* **Task prompt**
Please give the listing again, word for word, with nothing left out.

* **Data for processing**
* Begin *

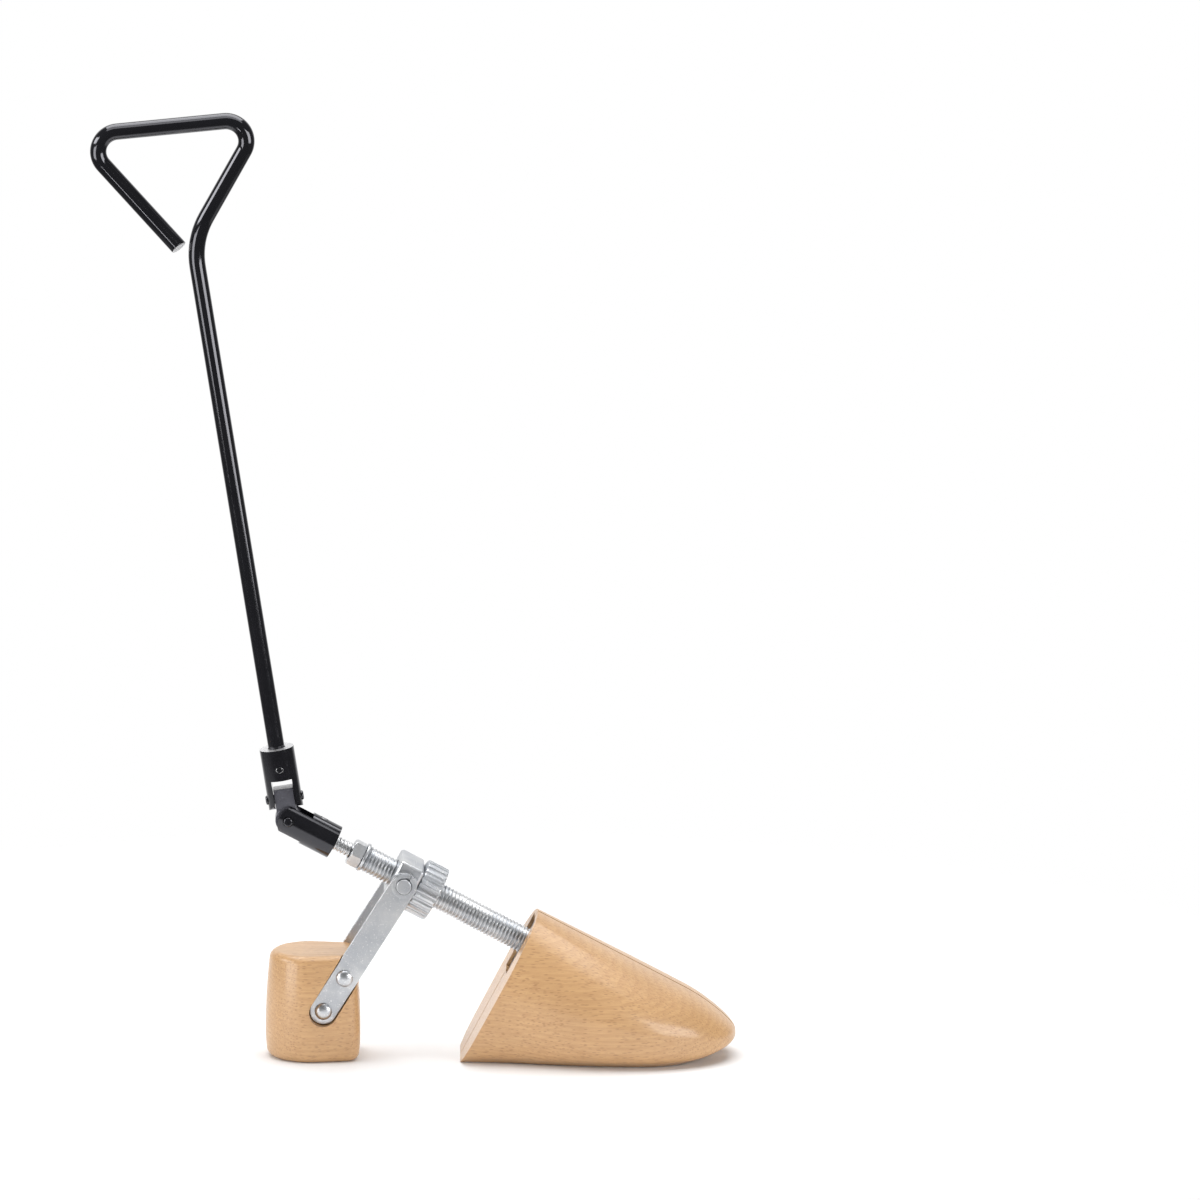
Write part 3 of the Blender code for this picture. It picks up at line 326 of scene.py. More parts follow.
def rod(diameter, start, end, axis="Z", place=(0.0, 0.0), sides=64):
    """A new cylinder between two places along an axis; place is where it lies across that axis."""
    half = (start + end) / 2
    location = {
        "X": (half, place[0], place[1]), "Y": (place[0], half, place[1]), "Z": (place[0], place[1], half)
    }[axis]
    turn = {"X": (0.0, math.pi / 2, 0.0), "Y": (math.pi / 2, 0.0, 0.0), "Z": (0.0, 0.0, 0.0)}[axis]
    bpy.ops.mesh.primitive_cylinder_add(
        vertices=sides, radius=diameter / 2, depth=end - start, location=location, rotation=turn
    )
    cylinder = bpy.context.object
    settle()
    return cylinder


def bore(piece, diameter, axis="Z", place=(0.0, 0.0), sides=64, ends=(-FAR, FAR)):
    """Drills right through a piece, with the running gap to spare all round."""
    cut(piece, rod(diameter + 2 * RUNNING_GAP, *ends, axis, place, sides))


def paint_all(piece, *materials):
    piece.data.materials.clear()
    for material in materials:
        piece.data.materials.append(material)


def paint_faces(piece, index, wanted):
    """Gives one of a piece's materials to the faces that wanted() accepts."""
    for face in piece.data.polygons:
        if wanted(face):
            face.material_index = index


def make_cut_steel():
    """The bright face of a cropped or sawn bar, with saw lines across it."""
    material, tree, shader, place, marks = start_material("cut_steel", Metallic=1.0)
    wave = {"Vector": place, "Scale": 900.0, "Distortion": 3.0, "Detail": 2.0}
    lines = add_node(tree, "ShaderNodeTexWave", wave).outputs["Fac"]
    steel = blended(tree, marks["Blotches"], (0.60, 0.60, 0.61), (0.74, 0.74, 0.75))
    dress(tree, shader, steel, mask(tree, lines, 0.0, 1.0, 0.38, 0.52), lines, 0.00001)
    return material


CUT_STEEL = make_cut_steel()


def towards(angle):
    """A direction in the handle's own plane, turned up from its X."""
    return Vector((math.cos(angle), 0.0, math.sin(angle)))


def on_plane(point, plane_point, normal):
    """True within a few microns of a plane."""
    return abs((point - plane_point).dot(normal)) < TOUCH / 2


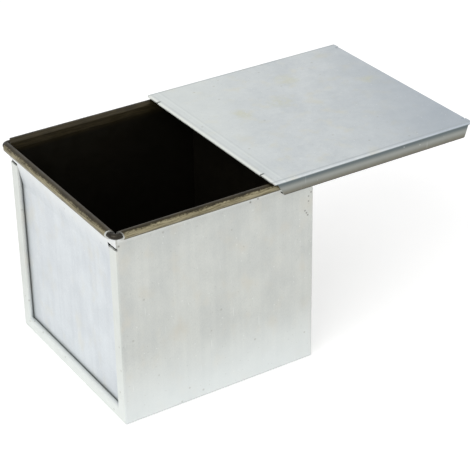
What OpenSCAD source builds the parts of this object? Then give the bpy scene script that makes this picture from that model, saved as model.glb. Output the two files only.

* End *

* **Final result**
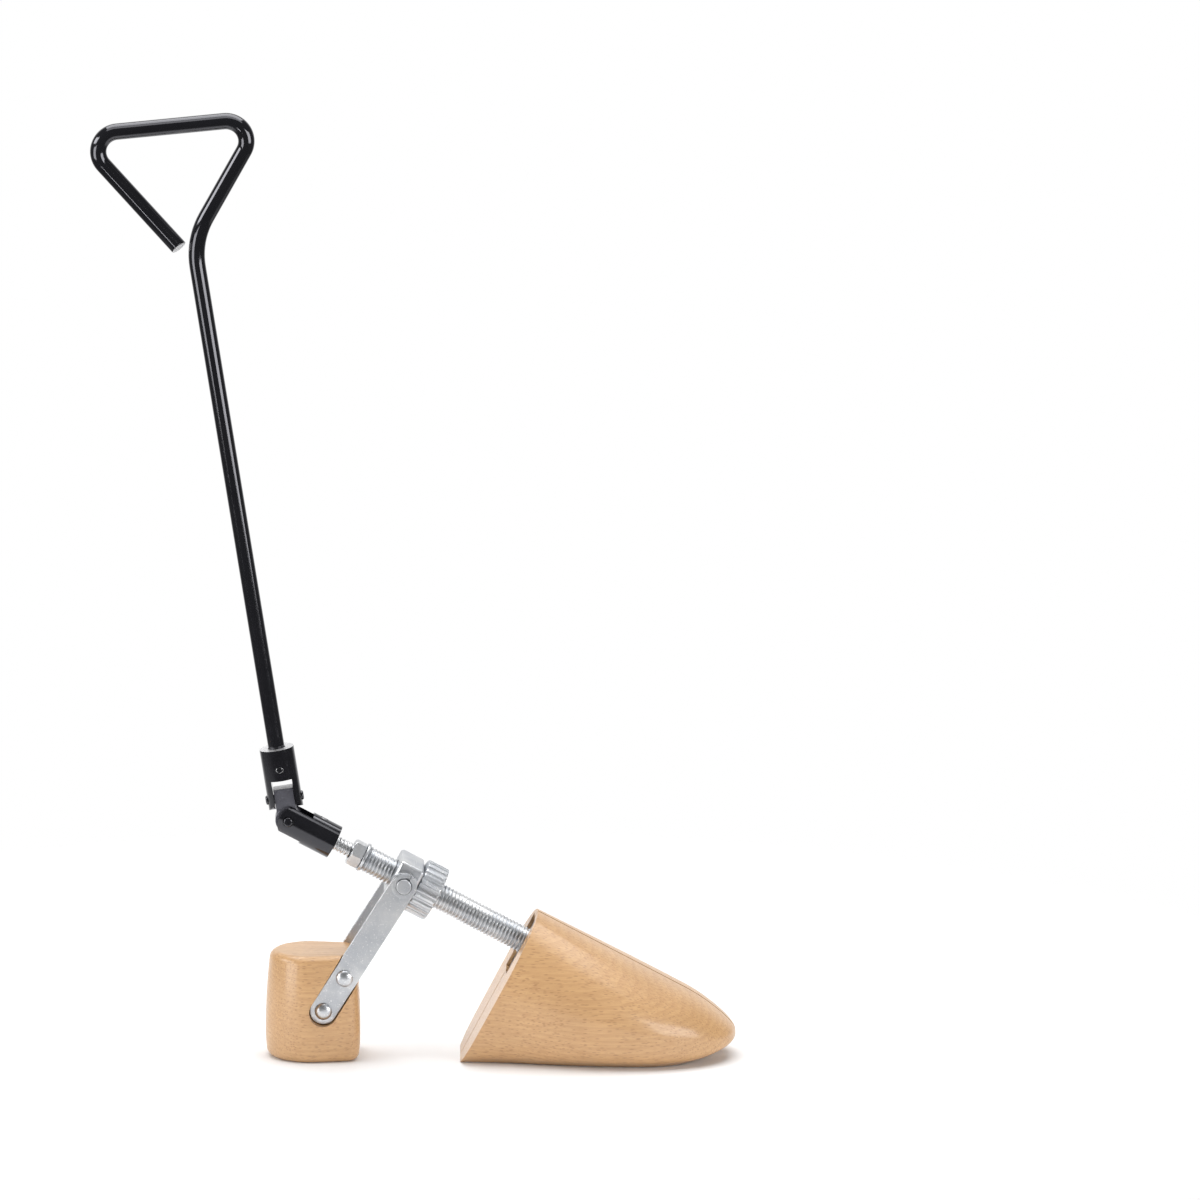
Write part 3 of the Blender code for this picture. It picks up at line 326 of scene.py. More parts follow.
def rod(diameter, start, end, axis="Z", place=(0.0, 0.0), sides=64):
    """A new cylinder between two places along an axis; place is where it lies across that axis."""
    half = (start + end) / 2
    location = {
        "X": (half, place[0], place[1]), "Y": (place[0], half, place[1]), "Z": (place[0], place[1], half)
    }[axis]
    turn = {"X": (0.0, math.pi / 2, 0.0), "Y": (math.pi / 2, 0.0, 0.0), "Z": (0.0, 0.0, 0.0)}[axis]
    bpy.ops.mesh.primitive_cylinder_add(
        vertices=sides, radius=diameter / 2, depth=end - start, location=location, rotation=turn
    )
    cylinder = bpy.context.object
    settle()
    return cylinder


def bore(piece, diameter, axis="Z", place=(0.0, 0.0), sides=64, ends=(-FAR, FAR)):
    """Drills right through a piece, with the running gap to spare all round."""
    cut(piece, rod(diameter + 2 * RUNNING_GAP, *ends, axis, place, sides))


def paint_all(piece, *materials):
    piece.data.materials.clear()
    for material in materials:
        piece.data.materials.append(material)


def paint_faces(piece, index, wanted):
    """Gives one of a piece's materials to the faces that wanted() accepts."""
    for face in piece.data.polygons:
        if wanted(face):
            face.material_index = index


def make_cut_steel():
    """The bright face of a cropped or sawn bar, with saw lines across it."""
    material, tree, shader, place, marks = start_material("cut_steel", Metallic=1.0)
    wave = {"Vector": place, "Scale": 900.0, "Distortion": 3.0, "Detail": 2.0}
    lines = add_node(tree, "ShaderNodeTexWave", wave).outputs["Fac"]
    steel = blended(tree, marks["Blotches"], (0.60, 0.60, 0.61), (0.74, 0.74, 0.75))
    dress(tree, shader, steel, mask(tree, lines, 0.0, 1.0, 0.38, 0.52), lines, 0.00001)
    return material


CUT_STEEL = make_cut_steel()


def towards(angle):
    """A direction in the handle's own plane, turned up from its X."""
    return Vector((math.cos(angle), 0.0, math.sin(angle)))


def on_plane(point, plane_point, normal):
    """True within a few microns of a plane."""
    return abs((point - plane_point).dot(normal)) < TOUCH / 2


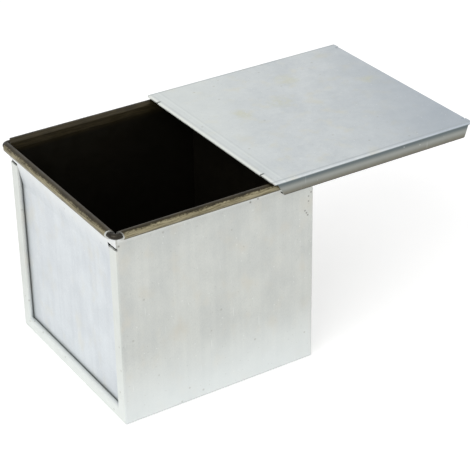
What OpenSCAD source builds the parts of this object? Then give the bpy scene script that makes this picture from that model, saved as model.glb. Output the two files only.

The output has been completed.